> [PROBLEM STATEMENT]:
Everything from the first line to the line containing "return relief(tree, height, MM)" is to be repeated exactly; nothing past it.

> [INFORMATION SUPPLIED]:
-=-=-=-=-

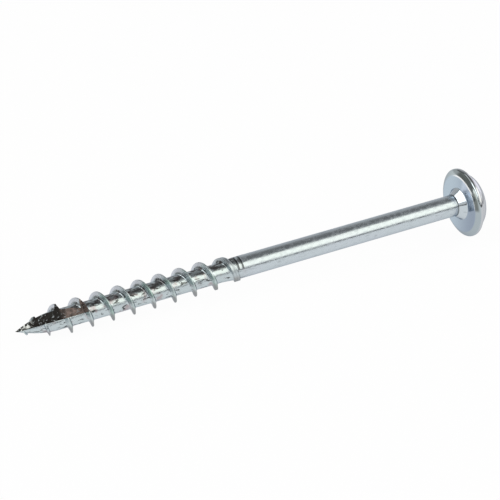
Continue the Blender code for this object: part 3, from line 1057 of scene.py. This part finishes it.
def zinc_gloss(tree, finish, at, on):
    """Roughness: grained on the shank, smooth on the head, rough in the thread."""
    grain = fade(tree, cloud(tree, at["Unrolled"], GRAIN_CLOUD), *GRAIN_LIMITS)
    rough = mix_values(tree, grain, finish.gloss_loss + GRAIN[0], finish.gloss_loss + GRAIN[1])
    for mask, value in (
            (fade(tree, at["Depth"], *SMOOTH_DEPTH), HEAD_ROUGHNESS),
            (together(tree, on["seat"], on["near"]), SEAT_NEAR_ROUGHNESS),
            (on["root"], ROOT_ROUGHNESS),
            (on["ridge"], RIDGE_ROUGHNESS)):
        rough = mix_values(tree, mask, rough, value)
    return rough


def zinc_relief(tree, at, on, ripple):
    """Drawing lines on the shank, the rolled root, and the marks of the dies."""
    lines = cloud(tree, at["Unrolled"], LINES_CLOUD)
    rolled = cloud(tree, at["Unrolled"], ROLLED_CLOUD)
    height = together(tree, lines, on["shank"], LINE_HEIGHT)
    for wave, mask, rise in ((rolled, on["root"], ROLLED_HEIGHT), (ripple, on["marked"], MARK_HEIGHT)):
        height = join_values(tree, "ADD", height, together(tree, wave, mask, rise))
    return relief(tree, height, MM)


def zinc_material(sizes, finish, place, spots):
    """Bright zinc: clear and drawn on the shank, tinted on the head, blotched in the thread, with painted
    highlights and shade on the head and the thread.
    """
    material, tree, shader = new_metal("bright_zinc")
    at = use_group(tree, place)
    on = plated_areas(tree, sizes, at)
    ripple = die_ripple(tree, sizes, at)
    lavender = fade(tree, cloud(tree, at["Place"], LAVENDER_CLOUD), *LAVENDER_LIMITS)
    colour = lay_on(tree, finish.plating, lavender, (finish.lavender, LAVENDER_STRENGTH))
    colour = lay_on(tree, colour, on["root"], ROOT_FILM)
    colour = head_film_and_shade(tree, finish, at, on, colour)
    colour = thread_film_and_shade(tree, sizes, finish, at, on, colour)
    colour = plating_spots_and_root_shade(tree, finish, at, on, spots, colour)
    colour = hatch_marks(tree, sizes, at, colour)
    colour = head_highlight_and_shade(tree, at, on, colour)
    colour = die_dirt_and_neck_shade(tree, sizes, at, on, ripple, colour)
    tree.links.new(colour, shader.inputs["Base Color"])
    tree.links.new(zinc_gloss(tree, finish, at, on), shader.inputs["Roughness"])
    tree.links.new(zinc_relief(tree, at, on, ripple), shader.inputs["Normal"])
    shader.inputs["Specular Tint"].default_value = (*EDGE_TINT, 1.0)
    return material


def slot_material(sizes, finish, place, spots):
    """The cut slot: dark, with brown patches, pale specks and cutter marks."""
    material, tree, shader = new_metal("cut_slot")
    at = use_group(tree, place)
    end = (sizes.length - sizes.slot_length) / MM
    browner = fade_from(tree, at["Depth"], end, SLOT_BROWN_DEPTH)
    colour = mix_colours(tree, browner, finish.cut_dark, finish.cut_brown)
    patches = spotted(tree, spots, at["Place"], SLOT_PATCHES)
    colour = lay_on(tree, colour, patches, (finish.speck, SLOT_PATCH_STRENGTH))
    specks = spotted(tree, spots, at["Place"], SLOT_SPECKS)
    colour = lay_on(tree, colour, specks, (finish.plating, SLOT_SPECK_STRENGTH))
    tip = fade_from(tree, at["Depth"], sizes.length / MM, SLOT_TIP_DEPTH)
    mottle = spotted(tree, spots, at["Place"], SLOT_MOTTLE)
    colour = mix_colours(tree, together(tree, tip, mottle), colour, SLOT_BRIGHT)
    tree.links.new(colour, shader.inputs["Base Color"])
    shader.inputs["Roughness"].default_value = SLOT_ROUGHNESS
    marks = cloud(tree, at["Place"], CUTTER_CLOUD)
    tree.links.new(relief(tree, marks, SLOT_RELIEF * MM), shader.inputs["Normal"])
    return material


def make_screw(context):
    """The whole screw in its finish, lying as the solid part lies."""
    sizes = context.scene.screw_sizes
    finish = context.scene.zinc_finish
    place = place_group(sizes)
    spots = spots_group()
    zinc = zinc_material(sizes, finish, place, spots)
    slot_face = slot_material(sizes, finish, place, spots)
    screw = draw_line("screw_body", head_profile(sizes))
    turn_round(screw)
    point = draw_line("screw_point", point_profile(sizes))
    turn_round(point)
    thread = roll_thread(sizes)
    bpy.ops.object.select_all(action="DESELECT")
    for item in (screw, point, thread):
        item.select_set(True)
    context.view_layer.objects.active = screw
    bpy.ops.object.join()
    screw.name = "pocket_screw"
    screw.data.name = "pocket_screw"
    merge_and_face_out(screw)
    screw.data.materials.append(zinc)
    cut_with(screw, slot_cutter(sizes), slot_face)
    cut_with(screw, recess_cutter(sizes), zinc)
    merge_and_face_out(screw, MERGE_CUT)
    lie_down(screw)
    bpy.ops.object.shade_smooth_by_angle(angle=SMOOTH_ANGLE)
    return screw


def floor_material(look):
    """Plain pale floor that stays pale to the eye and in reflections, with its shadow."""
    material = bpy.data.materials.new("plain_floor")
    material.use_nodes = True
    tree = material.node_tree
    nodes = tree.nodes
    link = tree.links.new
    shader = nodes["Principled BSDF"]
    shader.inputs["Base Color"].default_value = (*look.floor_colour, 1.0)
    shader.inputs["Roughness"].default_value = FLOOR_ROUGHNESS
    shader.inputs["Specular IOR Level"].default_value = 0.0
    light = nodes.new("ShaderNodeEmission")
    light.inputs["Color"].default_value = (1.0, 1.0, 1.0, 1.0)
    light.inputs["Strength"].default_value = 1.0
    path = nodes.new("ShaderNodeLightPath").outputs
    seen = join_values(tree, "MAXIMUM", path["Is Camera Ray"], path["Is Glossy Ray"])
    seen = join_values(tree, "MAXIMUM", seen, path["Is Transmission Ray"])
    mix = nodes.new("ShaderNodeMixShader")
    link(together(tree, seen, FLOOR_SEEN_PLAIN), mix.inputs[0])
    link(shader.outputs[0], mix.inputs[1])
    link(light.outputs[0], mix.inputs[2])
    link(mix.outputs[0], nodes["Material Output"].inputs["Surface"])
    return material


def card_group():
    """Mask of a flat card with soft edges, seen from the screw in one direction."""
    group, given, result = new_group("studio_card", (
        ("Direction", "Vector"), ("Middle", "Vector"), ("Across", "Vector"), ("Up", "Vector"),
        ("Half Width", "Float"), ("Half Height", "Float"), ("Soft Edge", "Float")), (
        ("Mask", "Float"),))
    given = given.outputs

    def along(name):
        return join_vectors(group, "DOT_PRODUCT", given["Direction"], given[name])["Value"]

    ahead = join_values(group, "MAXIMUM", along("Middle"), 0.001)
    mask = join_values(group, "GREATER_THAN", along("Middle"), 0.05)
    for name, half in (("Across", "Half Width"), ("Up", "Half Height")):
        away = join_values(group, "ABSOLUTE", join_values(group, "DIVIDE", along(name), ahead))
        outside = join_values(group, "ADD", given[half], given["Soft Edge"])
        inside = join_values(group, "SUBTRACT", given[half], given["Soft Edge"])
        mask = together(group, mask, fade(group, away, outside, inside))
    group.links.new(mask, result.inputs["Mask"])
    return group


def wall_shades(tree, height, stops):
    """Brightness of a studio wall by height, as a ramp of greys."""
    ramp = tree.nodes.new("ShaderNodeValToRGB")
    elements = ramp.color_ramp.elements
    elements.remove(elements[-1])
    elements[0].position = stops[0][0]
    elements[0].color = (stops[0][1],) * 3 + (1.0,)
    for place, grey in stops[1:]:
        elements.new(place).color = (grey, grey, grey, 1.0)
    tree.links.new(height, ramp.inputs[0])
    return ramp.outputs[0]


def make_world(scene):
    """Studio that is dark overhead, paler lower down, and dim along the front."""
    world = bpy.data.worlds.new("studio")
    scene.world = world
    world.use_nodes = True
    tree = world.node_tree
    direction = tree.nodes.new("ShaderNodeTexCoord").outputs["Generated"]
    split = tree.nodes.new("ShaderNodeSeparateXYZ")
    tree.links.new(direction, split.inputs[0])
    colour = mix_colours(
        tree, fade(tree, split.outputs["Y"], *WALL_JOIN),
        wall_shades(tree, split.outputs["Z"], BACK_WALL),
        wall_shades(tree, split.outputs["Z"], FRONT_WALL))
    card = card_group()
    for middle, half_width, half_height, soft_edge, shade in STUDIO_CARDS:
        middle = Vector(middle).normalized()
        across = middle.cross(Vector((0.0, 0.0, 1.0))).normalized()
        seen = use_group(
            tree, card, Direction=direction, Middle=middle, Across=across, Up=across.cross(middle),
            Half_Width=half_width, Half_Height=half_height, Soft_Edge=soft_edge)
        colour = mix_colours(tree, seen["Mask"], colour, shade)
    tree.links.new(colour, tree.nodes["Background"].inputs["Color"])


def make_lamp(name, power, toward, across, width, height, colour):
    """Soft lamp in a direction from the screw, facing it, with its width lying across."""
    toward = Vector(toward).normalized()
    up = toward.cross(Vector(across)).normalized()
    data = bpy.data.lights.new(name, "AREA")
    data.shape = "RECTANGLE"
    data.size = width
    data.size_y = height
    data.energy = power
    data.color = colour
    lamp = bpy.data.objects.new(name, data)
    bpy.context.scene.collection.objects.link(lamp)
    turn = Matrix((up.cross(toward), up, toward)).transposed().to_4x4()
    lamp.matrix_world = Matrix.Translation(toward * LAMP_DISTANCE) @ turn


def make_camera(scene):
    """Camera that sees the screw as the photo does."""
    data = bpy.data.cameras.new("camera")
    data.lens = CAMERA_LENS
    data.sensor_width = CAMERA_SENSOR
    data.clip_start = CAMERA_NEAR
    data.clip_end = CAMERA_FAR
    camera = bpy.data.objects.new("camera", data)
    scene.collection.objects.link(camera)
    camera.location = CAMERA_PLACE
    camera.rotation_euler = CAMERA_TURN
    scene.camera = camera


def make_stage(context):
    """Floor, lamps, surroundings and camera."""
    scene = context.scene
    look = scene.stage_look
    bpy.ops.object.select_all(action="DESELECT")
    bpy.ops.mesh.primitive_plane_add(size=FLOOR_SIZE, location=(0, 0, 0))
    floor = context.active_object
    floor.name = "floor"
    floor.data.materials.append(floor_material(look))
    make_lamp("softbox", look.softbox_power, *SOFTBOX)
    make_lamp("side_softbox", look.side_power, *SIDE_SOFTBOX)
    make_world(scene)
    make_camera(scene)
    scene.view_settings.view_transform = "Standard"


class SCREW_OT_make_screw(bpy.types.Operator):
    """Makes the screw: wire, thread, slotted point and drive recess"""
    bl_idname = "screw.make_screw"
    bl_label = "Make the screw"

    def execute(self, context):
        screw = make_screw(context)
        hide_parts("screw")
        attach(screw, "root")
        return {"FINISHED"}


class SCREW_OT_make_stage(bpy.types.Operator):
    """Makes the floor, the lamps, the surroundings and the camera"""
    bl_idname = "screw.make_stage"
    bl_label = "Make the stage"

    def execute(self, context):
        make_stage(context)
        return {"FINISHED"}


class SCREW_PT_panel(bpy.types.Panel):
    """Sizes, finish and stage of the screw"""
    bl_idname = "SCREW_PT_panel"
    bl_label = "Pocket hole screw"
    bl_space_type = "VIEW_3D"
    bl_region_type = "UI"
    bl_category = "Screw"

    def draw(self, context):
        scene = context.scene
        for group in (scene.screw_sizes, scene.zinc_finish, scene.stage_look):
            column = self.layout.column(align=True)
            for name in group.__annotations__:
                column.prop(group, name)
        self.layout.operator("screw.make_screw")
        self.layout.operator("screw.make_stage")


CLASSES = (ScrewSizes, ZincFinish, StageLook, SCREW_OT_make_screw, SCREW_OT_make_stage, SCREW_PT_panel)


def register():
    """Registers the classes and hangs the settings on the scene."""
    for item in CLASSES:
        bpy.utils.register_class(item)
    bpy.types.Scene.screw_sizes = PointerProperty(type=ScrewSizes)
    bpy.types.Scene.zinc_finish = PointerProperty(type=ZincFinish)
    bpy.types.Scene.stage_look = PointerProperty(type=StageLook)


def unregister():
    """Takes away the settings and the classes."""
    del bpy.types.Scene.screw_sizes
    del bpy.types.Scene.zinc_finish
    del bpy.types.Scene.stage_look
    for item in reversed(CLASSES):
        bpy.utils.unregister_class(item)


def main():
    """Makes the screw and the stage."""
    register()
    bpy.ops.screw.make_screw()
    bpy.ops.screw.make_stage()
    bpy.context.view_layer.update()


if __name__ == "__main__":
    main()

-=-=-=-=-

> [COMPLETE RESPONSE]:
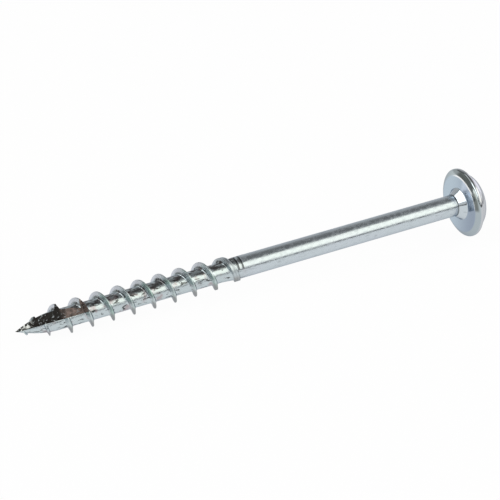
Continue the Blender code for this object: part 3, from line 1057 of scene.py. This part finishes it.
def zinc_gloss(tree, finish, at, on):
    """Roughness: grained on the shank, smooth on the head, rough in the thread."""
    grain = fade(tree, cloud(tree, at["Unrolled"], GRAIN_CLOUD), *GRAIN_LIMITS)
    rough = mix_values(tree, grain, finish.gloss_loss + GRAIN[0], finish.gloss_loss + GRAIN[1])
    for mask, value in (
            (fade(tree, at["Depth"], *SMOOTH_DEPTH), HEAD_ROUGHNESS),
            (together(tree, on["seat"], on["near"]), SEAT_NEAR_ROUGHNESS),
            (on["root"], ROOT_ROUGHNESS),
            (on["ridge"], RIDGE_ROUGHNESS)):
        rough = mix_values(tree, mask, rough, value)
    return rough


def zinc_relief(tree, at, on, ripple):
    """Drawing lines on the shank, the rolled root, and the marks of the dies."""
    lines = cloud(tree, at["Unrolled"], LINES_CLOUD)
    rolled = cloud(tree, at["Unrolled"], ROLLED_CLOUD)
    height = together(tree, lines, on["shank"], LINE_HEIGHT)
    for wave, mask, rise in ((rolled, on["root"], ROLLED_HEIGHT), (ripple, on["marked"], MARK_HEIGHT)):
        height = join_values(tree, "ADD", height, together(tree, wave, mask, rise))
    return relief(tree, height, MM)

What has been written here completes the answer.